I didn't expect the pillowpet to be that big. Jesus.

She is such a sparkle kid. I love her from afar.

Date: 2010-03-13 08:33 pm (UTC)
From: [identity profile] amand-r.livejournal.com
Haahahahah i SAVED YOU SOME FOAM ANIMALS.

Date: 2010-03-13 07:48 pm (UTC)
From: [identity profile] lionessvalenti.livejournal.com
When you see Lady GaGa with a teacup in her hair, you'll know where she got it from.

Date: 2010-03-13 08:33 pm (UTC)
From: [identity profile] amand-r.livejournal.com
HAAAHAHAHAH

MY KID DOES HAVE THE BARROWMANCE.

Date: 2010-03-13 08:29 pm (UTC)
From: [identity profile] phaetonschariot.livejournal.com
True story, when my brother still lived here one time we had corn cobs for dinner (except him and dad who are allergic) and as I was eating mine I looked at him and announced, "I has a corm!"
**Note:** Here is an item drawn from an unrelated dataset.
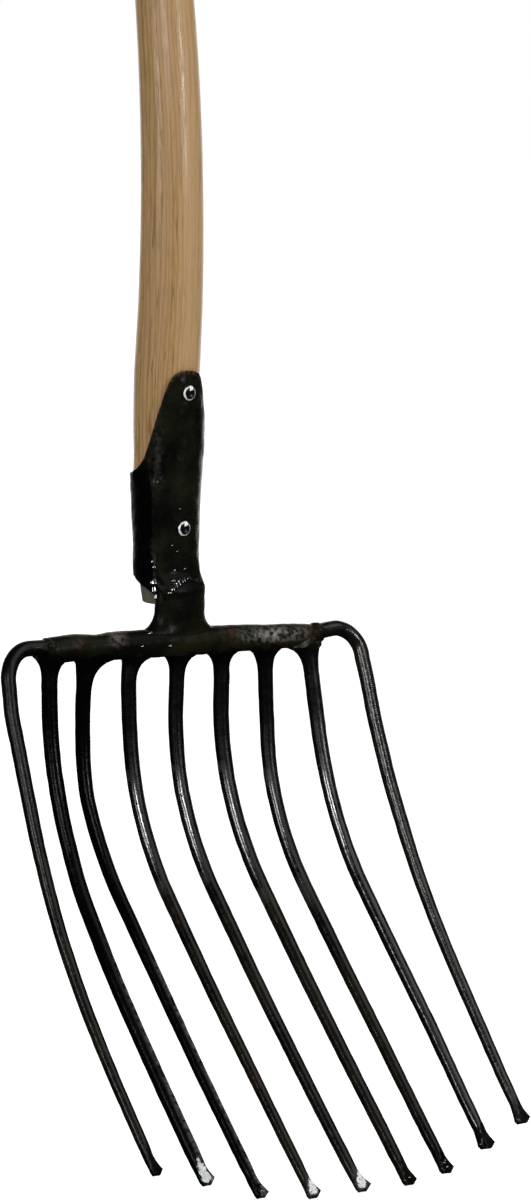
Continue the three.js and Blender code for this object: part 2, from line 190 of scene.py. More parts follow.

He immediately replied, "nom nom nom."

Our parents were immensely confused.

Date: 2010-03-13 08:34 pm (UTC)
From: [identity profile] amand-r.livejournal.com
My cousin has been informed by her husband that we have officially overused "om nom nom nom" and have to come up with something else to say.

Date: 2010-03-13 08:48 pm (UTC)
From: [identity profile] kel-reiley.livejournal.com
2. that vid no work :(

3. his arms are on backward, dude! THUMBS DOWN

FUCK YEAH, TORCHWOOD!

Date: 2010-03-13 08:51 pm (UTC)
From: [identity profile] amand-r.livejournal.com
2. FUCKBEARS.

3. HIS ARMS ARE ABOVE HIS EARS, DUDE.

AMERICA! FUCK YEAH!

Date: 2010-03-13 09:01 pm (UTC)
From: [identity profile] amand-r.livejournal.com
2. I FIXED THE LINK!

Date: 2010-03-13 11:34 pm (UTC)
From: [identity profile] paragraphs.livejournal.com
SO CUTE! And so is Viv! The teacup-hair made me laugh.
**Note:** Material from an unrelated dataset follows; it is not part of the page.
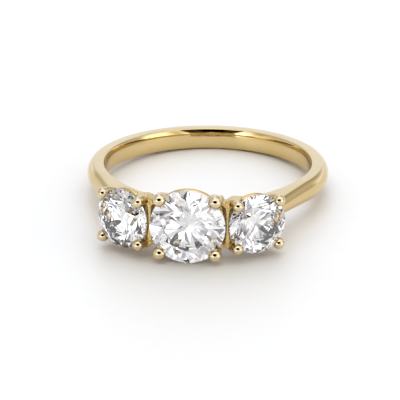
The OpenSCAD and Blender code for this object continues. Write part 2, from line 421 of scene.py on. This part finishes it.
def make_baskets(gold, ball_gold):
    """The three baskets, run together with solder, and the balls that hold the stones."""
    wires, balls = bmesh.new(), bmesh.new()
    for name, place in SETTINGS.items():
        size = BASKETS["centre" if name == "centre" else "side"]
        add(wires, basket_wires(size), place)
        tip = Matrix.Translation((size["stone"] + BALL_OUT, 0, BALL_UP))
        for quarter in QUARTERS:
            bmesh.ops.create_uvsphere(balls, u_segments=BALL_SIDES, v_segments=BALL_RINGS,
                                      radius=size["ball"], matrix=place @ quarter @ tip)
    for side in (-1, 1):
        add(wires, solder(side))
    cutter = seat_cutters()
    run_together = ("REMESH", {"mode": "VOXEL", "voxel_size": SOLDER_GRAIN})
    ease = ("SMOOTH", {"iterations": SOLDER_PASSES, "factor": SOLDER_EASE})
    cut = ("BOOLEAN", {"operation": "DIFFERENCE", "solver": "EXACT", "object": cutter})
    wires = modified(wires, run_together, ease, cut)
    balls = modified(balls, cut)
    bpy.data.meshes.remove(cutter.data)
    return [new_piece(wires, "baskets", gold, sharp=BASKET_SHARP),
            new_piece(balls, "claw_balls", ball_gold, sharp=BASKET_SHARP)]


# Shader helpers

class Wire:
    """A socket of a shader network that takes part in Python arithmetic."""

    def __init__(self, net, socket):
        self.net, self.socket = net, socket

    def _math(self, kind, *terms):
        return self.net.node("ShaderNodeMath", {"operation": kind}, dict(enumerate(terms)))

    def __add__(self, other):
        return self._math("ADD", self, other)

    def __radd__(self, other):
        return self._math("ADD", other, self)

    def __sub__(self, other):
        return self._math("SUBTRACT", self, other)

    def __rsub__(self, other):
        return self._math("SUBTRACT", other, self)

    def __mul__(self, other):
        return self._math("MULTIPLY", self, other)

    def __rmul__(self, other):
        return self._math("MULTIPLY", other, self)

    def __abs__(self):
        return self._math("ABSOLUTE", self)

    def over(self, low, high):
        """0 below low, 1 above high, smooth between."""
        return self.net.node("ShaderNodeMapRange", {"interpolation_type": "SMOOTHSTEP"},
                             {"Value": self, "From Min": low, "From Max": high})


class Net:
    """Node network of a material or of the world."""

    def __init__(self, owner):
        owner.use_nodes = True
        self.tree = owner.node_tree
        self.tree.nodes.clear()

    def node(self, kind, settings=None, inputs=None, out=0):
        """Adds a node, with its settings and its sockets' values or links, and gives its output."""
        made = self.tree.nodes.new(kind)
        for key, value in (settings or {}).items():
            setattr(made, key, value)
        for key, value in (inputs or {}).items():
            if isinstance(value, Wire):
                self.tree.links.new(value.socket, made.inputs[key])
            else:
                made.inputs[key].default_value = value
        return Wire(self, made.outputs[out]) if made.outputs else None

    def mix(self, factor, a, b):
        """Colour a where factor is 0 and b where it is 1."""
        return self.node("ShaderNodeMix", {"data_type": "RGBA"}, {0: factor, 6: a, 7: b}, out=2)

    def dot(self, a, b):
        """Dot product of two vectors."""
        return self.node("ShaderNodeVectorMath", {"operation": "DOT_PRODUCT"}, {0: a, 1: b},
                         out="Value")

    def place(self):
        """Object coordinates, in metres."""
        return self.node("ShaderNodeTexCoord", out="Object")

    def noise(self, where, scale, detail=2.0):
        """Soft noise between 0 and 1."""
        return self.node("ShaderNodeTexNoise", None,
                         {"Vector": where, "Scale": scale, "Detail": detail})


def rgba(r, g, b):
    """Opaque colour."""
    return (r, g, b, 1.0)


# Materials

GOLD = rgba(0.74, 0.57, 0.283)
GOLD_DEEP = rgba(0.71, 0.535, 0.248)
# The balls' gold is paler than the band's: a painted highlight, standing for the whiter highlights
# on the balls.
BALL_GOLD = rgba(0.76, 0.63, 0.41)
BALL_GOLD_DEEP = rgba(0.72, 0.59, 0.37)
CAST_GOLD = rgba(0.74, 0.56, 0.27)
CAST_GOLD_DEEP = rgba(0.68, 0.48, 0.2)
CLOUD_EDGES = (0.3, 0.7)
SWIRL_DEPTH = 0.02 * MM

STONE_CLEAR = rgba(1.0, 1.0, 1.0)
STONE_COOL = rgba(0.985, 0.99, 1.0)
STONE_IOR = 2.417
GROUND_BLUR = 0.01
GROUND_EDGES = ((GIRDLE_T / 2 - GROUND_BLUR) * MM, (GIRDLE_T / 2 + GROUND_BLUR) * MM)
GROUND_ROUGH = 0.12

PAPER = rgba(0.785, 0.745, 0.675)
PAPER_LIGHT = rgba(0.805, 0.765, 0.695)
PAPER_ROUGH = 0.42


def gold_metal(name, light, deep, cloud_scale, rough, swirl_scale, swirl_rough, swirl_height):
    """Yellow gold whose tone drifts in clouds, under faint swirls from its polishing."""
    mat = bpy.data.materials.new(name)
    net = Net(mat)
    where = net.place()
    clouds = net.noise(where, cloud_scale, detail=3.0).over(*CLOUD_EDGES)
    swirl = net.noise(where, swirl_scale)
    bump = net.node("ShaderNodeBump", None,
                    {"Strength": swirl_height, "Distance": SWIRL_DEPTH, "Height": swirl})
    shader = net.node("ShaderNodeBsdfPrincipled", None, {
        "Base Color": net.mix(clouds, light, deep), "Metallic": 1.0,
        "Roughness": rough + swirl * swirl_rough, "Normal": bump})
    net.node("ShaderNodeOutputMaterial", None, {"Surface": shader})
    return mat


def polished_gold():
    return gold_metal("polished_gold", GOLD, GOLD_DEEP, cloud_scale=260.0, rough=0.04,
                      swirl_scale=2600.0, swirl_rough=0.06, swirl_height=0.05)


# Burnished, so very low roughness; its paler colour is a painted highlight.
def burnished_gold():
    return gold_metal("burnished_gold", BALL_GOLD, BALL_GOLD_DEEP, cloud_scale=500.0, rough=0.01,
                      swirl_scale=3600.0, swirl_rough=0.03, swirl_height=0.02)


def cast_gold():
    return gold_metal("cast_gold", CAST_GOLD, CAST_GOLD_DEEP, cloud_scale=900.0, rough=0.2,
                      swirl_scale=5200.0, swirl_rough=0.16, swirl_height=0.3)


def cut_stone(name, place):
    """Clear colourless stone with polished facets and a fine-ground girdle."""
    mat = bpy.data.materials.new(f"{name}_clear_stone")
    net = Net(mat)
    where = net.place()
    lies = LAY_DOWN @ place
    axis = (lies.to_3x3() @ Z).normalized()
    from_centre = net.node("ShaderNodeVectorMath", {"operation": "SUBTRACT"},
                           {0: where, 1: lies.translation})
    ground = 1 - abs(net.dot(from_centre, axis)).over(*GROUND_EDGES)
    colour = net.mix(net.noise(where, scale=700.0), STONE_CLEAR, STONE_COOL)
    shader = net.node("ShaderNodeBsdfPrincipled", None, {
        "Base Color": colour, "Roughness": ground * GROUND_ROUGH, "IOR": STONE_IOR,
        "Transmission Weight": 1.0})
    net.node("ShaderNodeOutputMaterial", None, {"Surface": shader})
    return mat


def floor_paper():
    """Plain white paper sweep."""
    mat = bpy.data.materials.new("floor_paper")
    net = Net(mat)
    colour = net.mix(net.noise(net.place(), scale=900.0), PAPER, PAPER_LIGHT)
    shader = net.node("ShaderNodeBsdfPrincipled", None,
                      {"Base Color": colour, "Roughness": PAPER_ROUGH})
    net.node("ShaderNodeOutputMaterial", None, {"Surface": shader})
    return mat


# Camera, floor and light

# The photograph's camera, solved from points measured on the ring. Its place is
# counted from the middle of the finger hole. Its focal length and the picture's
# side are in pixels.
CAMERA_TURN = math.radians(7.103)
CAMERA_RISE = math.radians(24.703)
CAMERA_ROLL = math.radians(0.542)
CAMERA_FAR = 341.9 * MM
CAMERA_RIGHT = -0.66 * MM
CAMERA_UP = -2.324 * MM
FOCUS_PIXELS = 4194.11
PICTURE = 400

# Half the floor's side, in metres.
FLOOR_HALF = 1.5

# Soft patches in the light tent: how far to the right of the stones' side and
# how high their middle is, the angles where they end and begin to fade, all in
# degrees, and how much brighter or darker they make the tent.
TENT_LIGHT = 1.315
TENT_PATCHES = {
    "window": (-4, 27, 45, 33, 0.9),
    "low_left": (-36, -5, 24, 14, 0.5),
    "low_right": (64, -3, 26, 14, 0.8),
    "left_frame": (-48, 20, 18, 9, -0.42),
    "right_frame": (38, 12, 20, 10, -0.3),
    "overhead": (10, 74, 22, 8, 0.2),
    "right_wall": (108, 6, 30, 16, -0.5),
    "right_corner": (150, 34, 33, 6, -0.6),
    "left_wall": (-100, 30, 52, 30, -0.42),
    "left_corner": (-145, 25, 28, 10, -0.25),
    "backdrop": (180, 12, 40, 12, -0.15),
    "viewer_left": (-8, 31, 27, 24, -0.98),
    "viewer_right": (11, 31, 28, 25, -0.98),
}

# Where the tent is dim its light is a little warmer, and behind the ring it is cooler.
DIM_TINT = rgba(1.0, 0.96, 0.90)
DIM_EDGES = (0.4, 1.2)
FRONT_TINT = rgba(1.0, 1.0, 1.0)
BACK_TINT = rgba(0.93, 1.01, 1.23)
BACK_EDGES = (-0.2, 0.6)

# What rays that leave through a stone see instead: patches of their own, broken
# up by a sparkle in the tints of a diamond's fire.
STONE_LIGHT = 1.0
STONE_PATCHES = {
    "left_window": (-24, 14, 36, 16, 1.4),
    "right_window": (40, 8, 28, 10, 0.4),
    "viewer": (20, 30, 28, 10, -0.65),
    "top": (0, 90, 60, 10, 0.2),
}
SPARKLE_SCALE = 7.0
SPARKLE_EDGES = (0.3, 0.52)
SPARKLE_LOW = 0.3
SPARKLE_GAIN = 0.8
FIRE_EDGES = (0.35, 0.65)
FIRE_COOL = rgba(0.90, 0.95, 1.04)
FIRE_WARM = rgba(1.07, 0.98, 0.95)

FLOOD_POWER = 1.5
FLOOD_TINT = (0.83, 0.97, 1.2)
FLOOD_SPREAD = math.radians(80)
FLOOD_FROM = Vector((-0.15, 0.8, 1.0))


def towards(turn, rise):
    """Direction turned to the right of the stones' side and raised from the floor."""
    level = math.cos(rise)
    return Vector((math.sin(turn) * level, -math.cos(turn) * level, math.sin(rise)))


def make_camera():
    """Camera at the photograph's angle and distance."""
    back = towards(CAMERA_TURN, CAMERA_RISE)
    right = Vector((math.cos(CAMERA_TURN), math.sin(CAMERA_TURN), 0))
    up = back.cross(right)
    data = bpy.data.cameras.new("camera")
    data.sensor_width = 36
    data.lens = FOCUS_PIXELS * data.sensor_width / PICTURE
    data.clip_start = 0.01
    data.clip_end = 10
    camera = object_from(data, "camera")
    camera.location = (Vector(FINGER_HOLE["pos_m"]) + right * CAMERA_RIGHT + up * CAMERA_UP
                       + back * CAMERA_FAR)
    camera.rotation_mode = "QUATERNION"
    camera.rotation_quaternion = (-back).to_track_quat("-Z", "Y") @ Quaternion(Z, -CAMERA_ROLL)
    bpy.context.scene.camera = camera


def make_floor():
    """Flat floor of white paper."""
    bm = bmesh.new()
    bmesh.ops.create_grid(bm, x_segments=1, y_segments=1, size=FLOOR_HALF)
    mesh = mesh_from(bm, "floor")
    mesh.materials.append(floor_paper())
    floor = object_from(mesh, "floor")


def patched(net, aim, light, patches):
    """Brightness towards aim, of an even light with soft patches."""
    for turn, rise, end, start, change in patches.values():
        near = net.dot(aim, towards(math.radians(turn), math.radians(rise)))
        patch = near.over(math.cos(math.radians(end)), math.cos(math.radians(start)))
        light = light * (1 + change * patch)
    return light


def light_tent():
    """White tent of soft patches, with the viewer's dark shape in it and a light for the stones."""
    world = bpy.data.worlds.new("light_tent")
    bpy.context.scene.world = world
    net = Net(world)
    aim = net.node("ShaderNodeTexCoord", out="Generated")
    in_metal = patched(net, aim, TENT_LIGHT, TENT_PATCHES)
    in_stone = patched(net, aim, STONE_LIGHT, STONE_PATCHES)
    sparkle = net.noise(aim, SPARKLE_SCALE, detail=1.0).over(*SPARKLE_EDGES)
    in_stone = in_stone * (SPARKLE_LOW + sparkle * SPARKLE_GAIN)
    flashes = net.noise(aim, SPARKLE_SCALE, detail=0.0).over(*FIRE_EDGES)
    fire = net.mix(flashes, FIRE_COOL, FIRE_WARM)
    through = net.node("ShaderNodeLightPath", out="Is Transmission Ray")
    light = in_metal + (in_stone - in_metal) * through
    white = net.mix(net.dot(aim, Y).over(*BACK_EDGES), FRONT_TINT, BACK_TINT)
    metal_tint = net.mix(in_metal.over(*DIM_EDGES), DIM_TINT, white)
    tint = net.mix(through, metal_tint, fire)
    shader = net.node("ShaderNodeBackground", None, {"Color": tint, "Strength": light})
    net.node("ShaderNodeOutputWorld", None, {"Surface": shader})


def flood_light():
    """Wide soft light from above that whitens the paper and doesn't show in the gold."""
    data = bpy.data.lights.new("flood", "SUN")
    data.energy = FLOOD_POWER
    data.color = FLOOD_TINT
    data.angle = FLOOD_SPREAD
    lamp = object_from(data, "flood")
    lamp.rotation_mode = "QUATERNION"
    lamp.rotation_quaternion = FLOOD_FROM.to_track_quat("Z", "Y")
    lamp.visible_glossy = False
    lamp.visible_transmission = False


# The ring and its scene

gold = polished_gold()
gold_pieces = [make_band(gold), make_neck(gold)] + make_baskets(cast_gold(), burnished_gold())
for piece in gold_pieces:
    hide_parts("ring_mount")
for name, place in SETTINGS.items():
    node = frame["nodes"][f"{name}_stone"]
    node.data.materials.clear()
    node.data.materials.append(cut_stone(name, place))

make_floor()
make_camera()
light_tent()
flood_light()
bpy.context.scene.view_settings.view_transform = "Standard"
Nick's excitement over FOAM AMINALS also made me laugh.

Date: 2010-03-14 03:48 am (UTC)
From: [identity profile] amand-r.livejournal.com
HAAAHAHAH I SAVED HIM A PACKAGE.

I BOUGHT THEM IN BULK.

Date: 2010-03-14 12:26 am (UTC)
From: [identity profile] bessiemaemucho.livejournal.com
I'm pretty sure I Internet-met you during a discussion of CORM in [livejournal.com profile] pocky_slash's LJ. I LOVE CORM.
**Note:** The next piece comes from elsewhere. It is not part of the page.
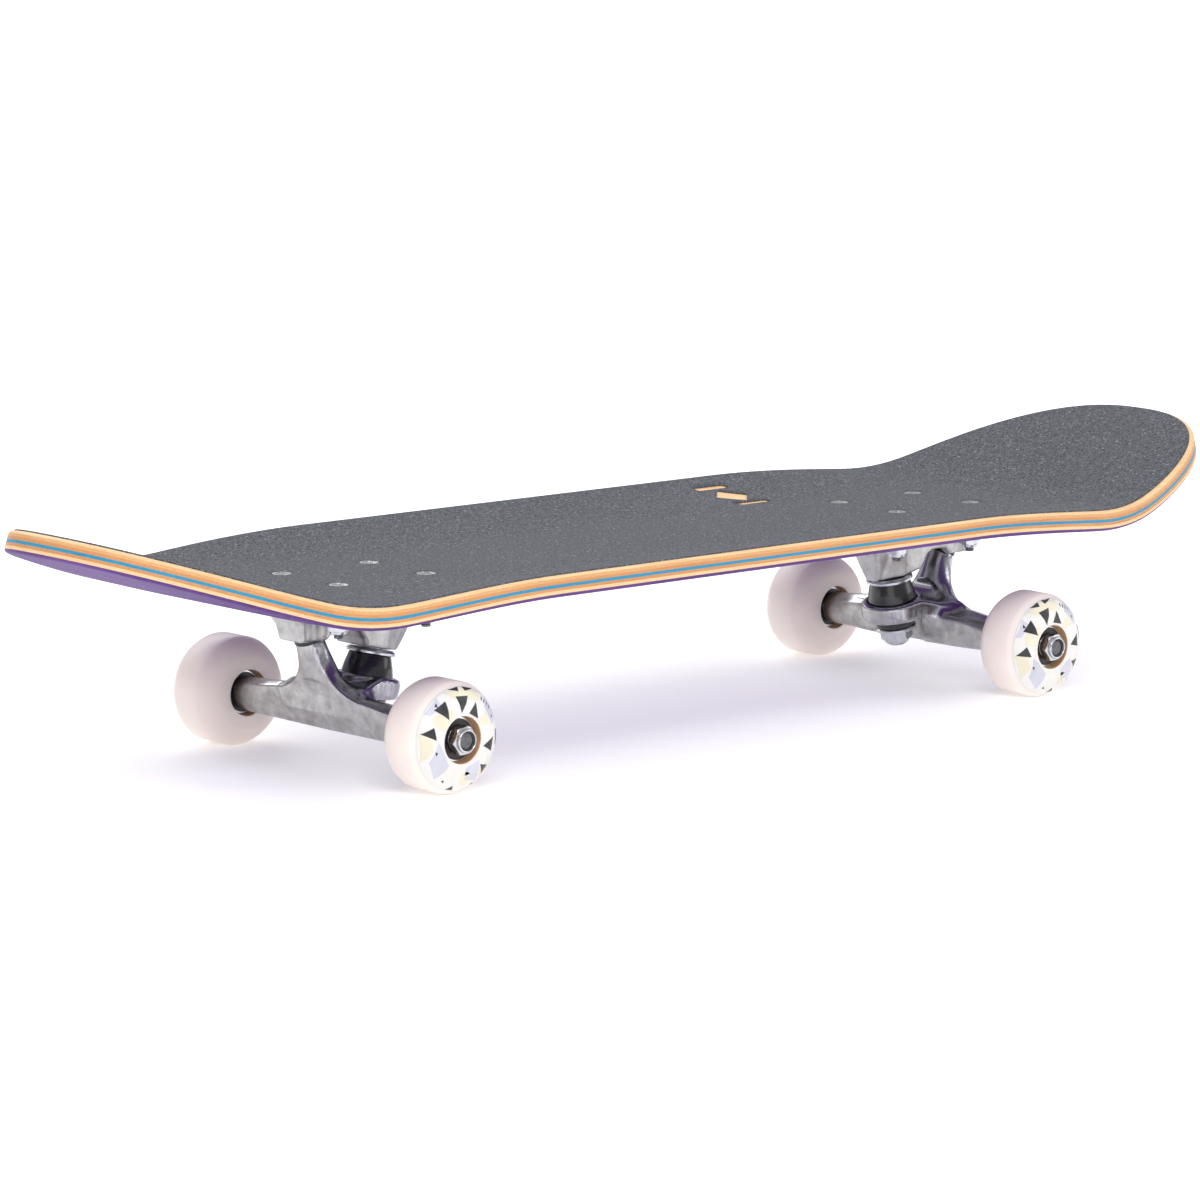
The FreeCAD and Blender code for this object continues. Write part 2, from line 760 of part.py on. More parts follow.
def make_axle_parts(end, frame):
    """The axle and everything that is clamped on it and turns with the hanger."""
    axle = (float(dim("axle_offset")), float(dim("wheel_diameter")) / 2)
    inner, outer = axle_stack()
    thick = dim("speed_washer_thickness")
    half_axle = dim("axle_length") / 2
    tip = dim("axle_diameter") / 2
    bar = turned(f"{end}_axle", [
        (0.0, -half_axle), (tip - 0.8, -half_axle), (tip, -half_axle + 0.8), (tip, half_axle - 0.8),
        (tip - 0.8, half_axle), (0.0, half_axle),
    ])
    keep(bar, f"{end}_axle", frame.multiply(place(axle[0], 0, axle[1], ALONG["+Y"])))
    nuts, washers, spacers, races = [], [], [], []
    bore = dim("bearing_bore") / 2
    for side, way, sign in (("left", "+Y", 1), ("right", "-Y", -1)):
        name = f"{end}_{side}"

        def on_axle(distance):
            return frame.multiply(place(axle[0], sign * float(distance), axle[1], ALONG[way]))

        nut = make_axle_nut(name + "_axle_nut")
        nut.Placement = on_axle(outer + thick)
        nuts.append(nut)
        for tag, start in (("inner", inner - thick), ("outer", outer)):
            washers.append(tube(f"{name}_{tag}_speed_washer", dim("speed_washer_diameter") / 2, bore, thick,
                                on_axle(start)))
        spacers.append(tube(name + "_spacer", dim("spacer_diameter") / 2, bore, dim("bearing_spread"),
                            on_axle(inner + dim("bearing_width"))))
        for tag, start in (("inner", inner), ("outer", outer - dim("bearing_width"))):
            rim = dim("inner_race_diameter") / 2
            races.append(make_race(f"{name}_{tag}_race", bore, rim, on_axle(start)))
    keep(group(f"{end}_axle_nuts", nuts), f"{end}_axle_nuts")
    keep(group(f"{end}_speed_washers", washers), f"{end}_speed_washers")
    keep(group(f"{end}_bearing_spacers", spacers), f"{end}_bearing_spacers")
    keep(group(f"{end}_bearing_inner_races", races), f"{end}_bearing_inner_races")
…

Also, cuuuute pictures! Red and blue nails represent a bridging of the gap between America's left and right! Or are Wonder Woman colors!

Date: 2010-03-14 03:49 am (UTC)
From: [identity profile] amand-r.livejournal.com
HELLO CORM PERSON. THE WHOLE TIME I TYPED THAT RECIPE I THOUGHT OF YOU, EVEN THOUGH i DID NOT REMEMBER WHO YOU WERE.

Date: 2010-03-14 04:43 pm (UTC)
From: [identity profile] bessiemaemucho.livejournal.com
(Uhh I posted this as a regular comment instead of as a reply to this because sometimes I am not very good at working LJ.)

I... I was making a scrapbook to give you for our cormiversary, but I see that it means NOTHING to you. :'(

Date: 2010-03-15 03:25 am (UTC)
From: [identity profile] amand-r.livejournal.com
::WEEPS:: MY BRAIN IS LIKE A SIEVE.

Date: 2010-03-14 04:36 am (UTC)
From: [identity profile] huesiemama.livejournal.com
1. I has Jackassery? Yeah, probably. Definitely. At some point.

2. See.This.Film. My laughing muscles have only now recovered from seeing it last Friday night.

3. Loving the teacup in hair and Mama and daughter shot!

4. I need to make refrigerator pickles when our cucumbers come up in the garden.

5. Love the Gwen/Jack body swap!

Date: 2010-03-14 04:54 am (UTC)
From: [identity profile] amand-r.livejournal.com
2. I died laughing when i saw the clip! They made it last year! LOLARIOUS!.

FRIDGE PICKLES RULE.

Date: 2010-03-14 06:45 am (UTC)
From: [identity profile] curriejean.livejournal.com
Sprog = adorable, as always, okay I'm really just commenting to say I GOT YOUR MAIL! Hoping. The sentences. Are getting longer by now.

Date: 2010-03-15 03:26 am (UTC)
From: [identity profile] amand-r.livejournal.com
No. NO. They are. Not.

Muther. Eff. Er.

Date: 2010-03-14 04:41 pm (UTC)
From: [identity profile] bessiemaemucho.livejournal.com
I... I was making a scrapbook to give you for our cormiversary, but I see that it means NOTHING to you. :'(

Date: 2010-03-14 05:39 pm (UTC)
From: [identity profile] basingstoke.livejournal.com
Your little girl is so beautiful! And I LOVE her dress sense. :D When she's old enough, I'll take her shoe shopping.

Date: 2010-03-15 03:27 am (UTC)
From: [identity profile] amand-r.livejournal.com
Yeah, she's going to be one of those girls who likes to ear heels.

Im also going to let her colour her hair whatever she wants whenever.